TRAPPING AND MONITORING TOOLS
It should go without saying that monitoring tools are very sensible. They let you know what kind of pest you’re dealing with. Since you’ve invested time and money, you want to stay on top of any potential problem.
Yellow Sticky Traps
Use these to detect Thrips. Place 1 trap for every 500 square feet of greenhouse. Be careful to place the traps lower than the plants, otherwise the Thrips will choose the plants instead of the traps.
Strike and Provider varieties of Bush Beans can be really useful, and you’d be doing yourself a favor to keep Bush Beans growing alongside your cannabis plants. And plant them close to, even touching, the cannabis plant. Grow them from seed, or you might bring in pests from the nursery. Some nasties find Bush Beans very attractive and will maybe even migrate across from the cannabis. Then you can wrap of the Bush Bean plant, dispose of it, and grow another in its place. Repeat the process until your crop is fully grown. It’s good to know that this method has been notably successful for growers of Mother Plants.

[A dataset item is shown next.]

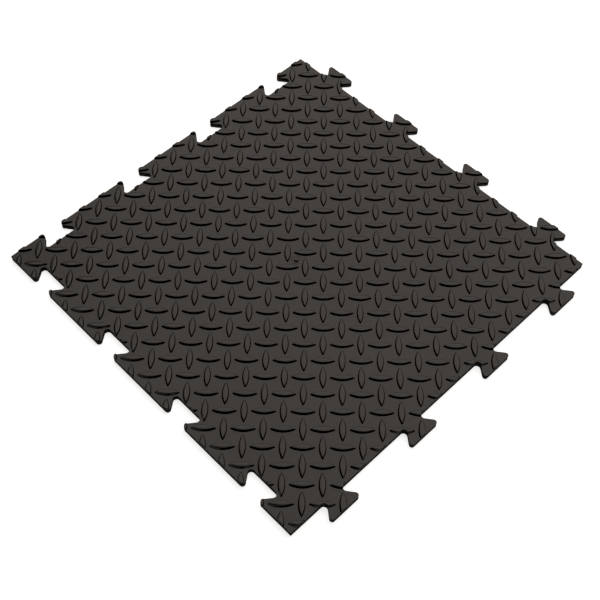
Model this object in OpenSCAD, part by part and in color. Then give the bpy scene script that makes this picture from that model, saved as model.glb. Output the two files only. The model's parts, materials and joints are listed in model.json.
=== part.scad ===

Expect especially good results when it comes to Spider Mites. Other nasties that you’ll be able to manage with Bush Beans are Thrips, Fungus Gnats, Aphids and Whiteflies.
An easy method of detecting Fungus Gnats. Fungus Gnat larvae go after the cannabis roots, and that’s a problem. So slice up a potato, leave half-inch slices in the soil for a full day, 24 hours, and then have a look at the slices. If there’s Fungus Gnat larvae in the soil, you’ll see it on the potato slice.